How clearly can you describe your expectations for participation?

When thinking about what you want your students to do and when, how, and to what extent you want them to do it, it's easy to either be very vague or overly-prescriptive. Walking the line between structure and autonomy can be tricky when you want to encourage sincere inquiry and discourse.  

  1. Reviewing the participation rubrics in the module and any others you have seen from your colleagues or found online, what categories of participation do you feel are most important to emphasize in your course?
  2. Once you have identified categories, describe what acceptable, not-acceptable, and outstanding look like in each category.  (For example, acceptable timeliness might be posting on the due date, not acceptable might be posting after the due date, and outstanding might be posting at least a day before the due date.  Describe it in a way that you can justifiably assign a student's participation to a particular category.  Descriptions such as "good, solid work,"  good work," and "not good work" aren't specific enough to be of help to the student in understanding what is expected of them or to you in grading what the students are doing.)

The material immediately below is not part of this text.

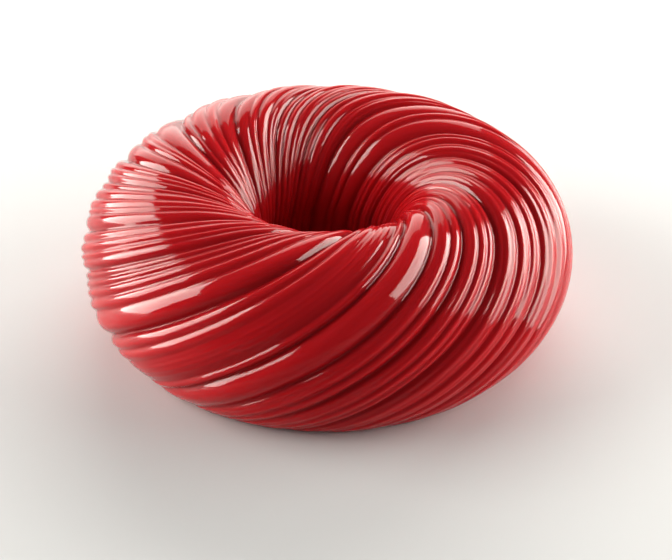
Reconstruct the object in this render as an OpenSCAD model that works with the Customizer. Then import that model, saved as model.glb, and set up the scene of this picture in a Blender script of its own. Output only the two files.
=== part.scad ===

  3. Now think about an activity where you want students to actively discuss something.  Make sure that your activity includes instructions and prompts that encourage discussion as opposed to a series of individual monologues.
  4. When you have an outline of a rubric and a discussion activity ask someone who does not teach, a friend, family member, administrative staff person, etc. to review your the items and ask them to explain what they think you are asking them to do in their own words.  Revise as needed to make sure your intent is understood.